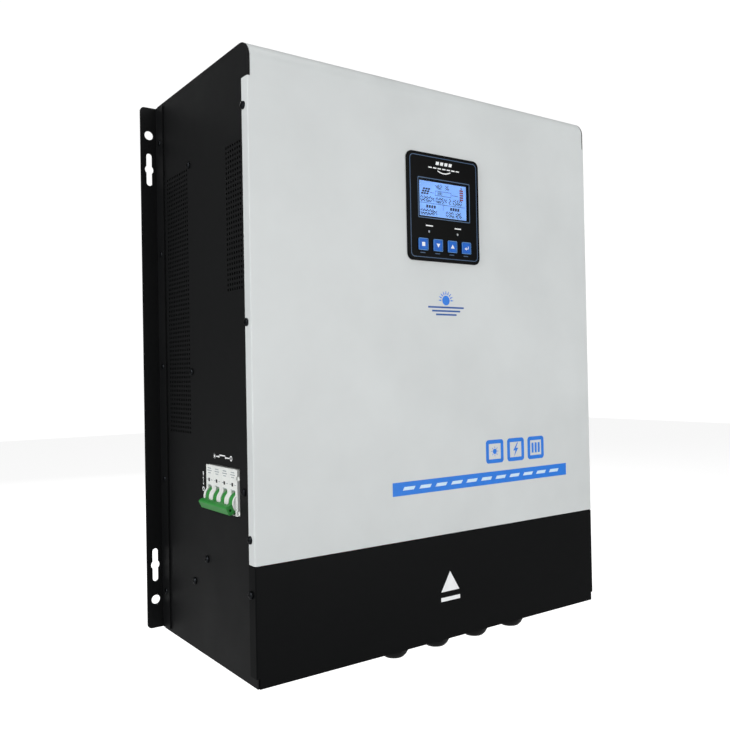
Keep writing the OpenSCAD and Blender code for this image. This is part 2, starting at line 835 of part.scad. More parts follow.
module at_inductors() {
  for (z = [pcb_top - 62, pcb_top - 156]) on_front(-112, comp_y, z) children();
}

// Toroid core: a ring of rectangular section, lying on the board
module inductor_cores() {
  color("#5d6a4c") at_inductors() translate([0, 0, coil_wire + 0.3]) difference() {
    cylinder(r = core_r, h = core_h);
    translate([0, 0, -1]) cylinder(r = core_bore_r, h = core_h + 2);
  }
}

// The turns are flat wire wound close round the core's section
module inductor_windings() {
  w = core_r - core_bore_r + 0.6;
  h = core_h + 0.6;
  color("#b5622d") at_inductors() for (turn = [0:coil_turns - 1])
    rotate([0, 0, turn * 340 / coil_turns]) translate([core_bore_r - 0.3, coil_wire / 2, coil_wire])
      rotate([90, 0, 0]) linear_extrude(coil_wire) difference() {
        translate([-coil_wire, -coil_wire]) square([w + 2 * coil_wire, h + 2 * coil_wire]);
        square([w, h]);
      }
}

module power_transistors() {
  color("#1a1a1c") for (x = transistor_xs) {
    block([x - 7.9, plate_y - 5, transistor_z - 10.5], [x + 7.9, plate_y, transistor_z + 10.5]);
    for (leg = [-1:1]) block([x + leg * 5.4 - 0.6, plate_y - 2.7, transistor_z + 10.4],
      [x + leg * 5.4 + 0.6, plate_y - 2.1, transistor_z + 16]);
  }
}

module transistor_clamp() {
  z = transistor_z;
  span = transistor_xs[len(transistor_xs) - 1] + 16;
  color("#9a9da1") {
    block([transistor_xs[0] - 16, plate_y - 8, z - 5], [span, plate_y - 5, z + 5]);
    for (x = [transistor_xs[0] - 12, span - 4]) translate([x, plate_y - 8, z]) rotate([90, 0, 0]) {
      cylinder(r = m4[1], h = m4[2]);
      translate([0, 0, -8]) cylinder(r = m4[0], h = 9);
    }
  }
}

module relays() {
  color("#2b6fb0") for (i = [0:2])
    block([56 + i * 40, comp_y - 26, pcb_bottom + 168], [86 + i * 40, comp_y, pcb_bottom + 192]);
}

module control_chips() {
  // Each chip's left edge, its height above the board's lower edge and its width
  chips = [[-30, 40, 22], [10, 44, 14], [62, 40, 12], [96, 44, 16], [-72, 44, 12]];
  color("#202124") for (p = chips) translate([p[0], comp_y - chip_t, pcb_bottom + p[1]])
    cube([p[2], chip_t, 0.7 * p[2]]);
}

// A flat cable from the display board to the power board, with a header at each end
module ribbon_cable() {
  w = 26;
  t = 1;
  r = 10;
  high = bezel_z - 44;
  low = high - 60;
  start = board_y + board_t;
  turn_y = start + 62;
  color("#8d9196") {
    facing_side(-w / 2, w) {
      translate([start + 6, high - t]) square([turn_y - r - start - 6, t]);
      translate([turn_y - r, high - r]) bend(r, t);
      translate([turn_y - t, low + r]) square([t, high - low - 2 * r]);
      translate([turn_y - t + r, low + r]) mirror([1, 0]) mirror([0, 1]) bend(r, t);
      translate([turn_y - t + r, low]) square([comp_y - 5 - turn_y + t - r, t]);
    }
    block([-w / 2 - 3, start, high - 3.5], [w / 2 + 3, start + 6.2, high + 2.5]);
    block([-w / 2 - 3, comp_y - 5.2, low - 2.5], [w / 2 + 3, comp_y, low + 3.5]);
  }
}

// ---------------------------------------------------------------- fans

module at_fan(side) {
  translate([side * fan_pitch / 2, fan_y, fan_z]) children();
}

module fan_frame() {
  color("#202224") {
    difference() {
      linear_extrude(fan_t) difference() {
        round_rect(fan_s, fan_s, 4);
        for (a = [-1, 1], b = [-1, 1]) translate([a * fan_hole, b * fan_hole])
          circle(m4[0] + screw_gap);
      }
      translate([0, 0, -1]) cylinder(r = fan_bore_r, h = fan_t + 2);
    }
    difference() {
      union() {
        translate([0, 0, fan_t - 4]) cylinder(r = 19, h = 4);
        for (a = [45:90:315]) rotate([0, 0, a]) translate([10, -2, fan_t - 3])
          cube([fan_bore_r - 9, 4, 3]);
      }
      translate([0, 0, fan_t - 5]) cylinder(r = 2.55, h = 6);
    }
  }
}

module fan_rotor() {
  hub_h = fan_t - 6;
  color("#2a2c2f") {
    translate([0, 0, 1.5]) cylinder(r = 18, h = hub_h);
    translate([0, 0, 2]) cylinder(r = 2.5, h = fan_t - 2.5);
    intersection() {
      for (a = [0:360 / 7:359]) rotate([0, 0, a]) translate([rotor_r / 2, 0, 1.5 + hub_h / 2])
        rotate([38, 0, 0]) cube([rotor_r + 2, 22, 1.6], center = true);
      translate([0, 0, 1.5]) difference() {
        cylinder(r = rotor_r, h = hub_h);
        translate([0, 0, -1]) cylinder(r = 17, h = hub_h + 2);
      }
    }
  }
}

module left_fan_frame() {
  at_fan(-1) fan_frame();
}

module right_fan_frame() {
  at_fan(1) fan_frame();
}

module left_fan_rotor() {
  at_fan(-1) fan_rotor();
}

module right_fan_rotor() {
  at_fan(1) fan_rotor();
}

// A stamped finger guard under each fan inlet
module fan_guards() {
  ring = 2.2;
  color("#2a2b2d") for (side = [-1, 1]) translate([side * fan_pitch / 2, fan_y, -half_h - sheet])
    linear_extrude(sheet) {
      for (r = [12:10:fan_bore_r + 1]) difference() {
        circle(r);
        circle(r - ring);
      }
      for (a = [45:90:315]) rotate(a) difference() {
        translate([10, -ring / 2]) square([sqrt(2) * fan_hole - 13.5, ring]);
        circle(10);
      }
      for (a = [-1, 1], b = [-1, 1]) translate([a * fan_hole, b * fan_hole]) difference() {
        circle(4.6);
        circle(m4[0] + screw_gap);
      }
    }
}

module fan_screws() {
  color("#2a2b2d") for (side = [-1, 1], a = [-1, 1], b = [-1, 1])
    translate([side * fan_pitch / 2 + a * fan_hole, fan_y + b * fan_hole, -half_h - sheet])
      rotate([180, 0, 0]) pan_screw(m4, 2 * sheet + fan_t - 2);
}

// ---------------------------------------------------------------- terminals

module terminal_block() {
  color("#3a3d40") difference() {
    block([block_x0, plate_y - block_d, block_top - block_h],
      [block_x0 + terminals * terminal_pitch, plate_y, block_top]);
    for (i = [0:terminals - 1]) translate([block_x0 + (i + 0.5) * terminal_pitch, block_mid_y, 0]) {
      translate([0, 0, block_top - 12]) cylinder(r = 4, h = 14);
      translate([0, 0, block_top - block_h - 2]) cylinder(r = 7, h = 16);
      translate([-6, plate_y - block_d - block_mid_y - 1, block_top - block_h / 2 - 7])
        cube([12, 9, 14]);
    }
    for (i = [1:terminals - 1]) translate([block_x0 + i * terminal_pitch - 0.6, plate_y - block_d - 1,
      block_top - block_h - 1]) cube([1.2, 4, block_h + 2]);
  }
}

module terminal_screws() {
  color("#c9ccd0") for (i = [0:terminals - 1])
    translate([block_x0 + (i + 0.5) * terminal_pitch, plate_y - block_d + 8, block_top - block_h / 2])
      rotate([90, 0, 0]) difference() {
        cylinder(r = 4.6, h = 4);
        translate([-5, -0.6, 2.6]) cube([10, 1.2, 2]);
      }
}

module earth_stud() {
  color("#c9b458") translate([earth_x, tray_y + 4, earth_z]) rotate([90, 0, 0]) {
    cylinder(r = 3, h = 30);
    cylinder(r = 5.5, h = 4);
  }
}

module earth_nuts() {
  color("#c9b458") for (y = [plate_y, plate_y - 9]) translate([earth_x, y, earth_z]) rotate([90, 0, 0])
    hex_nut(10, 5, 3.05);
}

// ---------------------------------------------------------------- cable glands

module at_glands() {
  for (x = gland_xs) translate([x, -gland_y, -half_h]) children();
}

module gland_bodies() {
  color("#1c1d1f") at_glands() difference() {
    union() {
      translate([0, 0, -gland_flange_h]) cylinder(r = 33 / sqrt(3), h = gland_flange_h, $fn = 6);
      cylinder(r = gland_r, h = sheet + 11);
      translate([0, 0, -gland_flange_h - 9]) cylinder(r = 13, h = 10);
    }
    translate([0, 0, -gland_flange_h - 10]) cylinder(r = gland_body_bore, h = 40);
  }
}

// Dome nut: six flats above, a round mouth below
module gland_cap_nuts() {
  top = -gland_flange_h - 0.3;
  mouth_r = gland_bore_d / 2 + 1;
  color("#1c1d1f") at_glands() difference() {
    rotate_extrude() polygon([
      [0, top], [18, top], [18.2, top - 1], [18.2, top - 11], [16.4, top - 15], [14.4, top - 18.5],
      [11.8, 0.6 - gland_len], [11, -gland_len], [0, -gland_len]
    ]);
    for (a = [0:60:300]) rotate([0, 0, a]) translate([16.2, -12, top - 14]) cube([6, 24, 16]);
    translate([0, 0, -gland_len - 1]) cylinder(r = mouth_r, h = 40);
    translate([0, 0, top - 15]) cylinder(r = 13.2, h = 20);
  }
}

module gland_seals() {
  color("#3b3d40") at_glands() translate([0, 0, 0.3 - gland_len + 7]) difference() {
    cylinder(r = gland_body_bore - 0.2, h = gland_len - 9);
    translate([0, 0, -1]) cylinder(r = gland_bore_d / 2, h = gland_len);
  }
}

module gland_locknuts() {
  color("#1c1d1f") at_glands() translate([0, 0, sheet]) hex_nut(34, 5.5, gland_r + 0.08);
}

rear_panel();
left_side_panel();
right_side_panel();
top_panel();
bottom_panel();
left_wall_bracket();
right_wall_bracket();
front_cover();
terminal_cover();
cover_screws();
terminal_cover_screws();
bracket_rivets();
display_bezel();
display_window();
lcd_module();
display_board();
tact_switches();
indicator_leds();
display_screws();
menu_button();
down_button();
up_button();
enter_button();
breaker_body();
breaker_toggles();
breaker_terminal_screws();
din_rail();
breaker_bracket();
breaker_bracket_screws();
breaker_leads();
mounting_tray();
tray_screws();
heat_sink_base();
heat_sink_fins();
power_board();
board_standoffs();
bulk_capacitors();
inductor_cores();
inductor_windings();
power_transistors();
transistor_clamp();
relays();
control_chips();
ribbon_cable();
left_fan_frame();
right_fan_frame();
left_fan_rotor();
right_fan_rotor();
fan_guards();
fan_screws();
terminal_block();
terminal_screws();
earth_stud();
earth_nuts();
gland_bodies();
gland_cap_nuts();
gland_seals();
gland_locknuts();
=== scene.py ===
"""Looks of the wall-mounted charge controller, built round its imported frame.

Every size is in millimetres in the classes below and turned to metres by MM where a mesh is made.
"""

from __future__ import annotations

import json
import logging
import math
from collections.abc import Callable, Iterable, Sequence
from dataclasses import dataclass, field
from enum import Enum

import bmesh
import bpy
from mathutils import Matrix, Vector

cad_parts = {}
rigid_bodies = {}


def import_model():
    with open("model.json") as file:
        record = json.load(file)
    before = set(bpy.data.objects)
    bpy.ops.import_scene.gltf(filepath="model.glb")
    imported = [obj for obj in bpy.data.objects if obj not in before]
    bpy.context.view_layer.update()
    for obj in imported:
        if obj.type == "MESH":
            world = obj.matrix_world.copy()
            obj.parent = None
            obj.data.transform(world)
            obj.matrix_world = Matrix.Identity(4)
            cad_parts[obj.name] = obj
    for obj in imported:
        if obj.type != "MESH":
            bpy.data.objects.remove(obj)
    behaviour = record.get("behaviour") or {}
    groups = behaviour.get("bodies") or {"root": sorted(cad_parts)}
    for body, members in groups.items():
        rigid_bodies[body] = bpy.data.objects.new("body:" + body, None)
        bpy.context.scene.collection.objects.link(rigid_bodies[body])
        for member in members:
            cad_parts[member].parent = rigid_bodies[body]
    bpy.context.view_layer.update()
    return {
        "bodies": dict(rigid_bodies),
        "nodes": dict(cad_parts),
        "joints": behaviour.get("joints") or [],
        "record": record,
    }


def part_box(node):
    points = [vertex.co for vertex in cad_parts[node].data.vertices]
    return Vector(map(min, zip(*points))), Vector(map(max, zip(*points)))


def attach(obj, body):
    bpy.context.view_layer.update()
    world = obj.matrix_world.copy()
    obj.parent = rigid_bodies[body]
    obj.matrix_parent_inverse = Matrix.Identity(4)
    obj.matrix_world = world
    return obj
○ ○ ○
WHAT IS REQUIRED: Reproduce each line holding the word "dict".

SOLUTION TO THE EXERCISE:
        "bodies": dict(rigid_bodies),
        "nodes": dict(cad_parts),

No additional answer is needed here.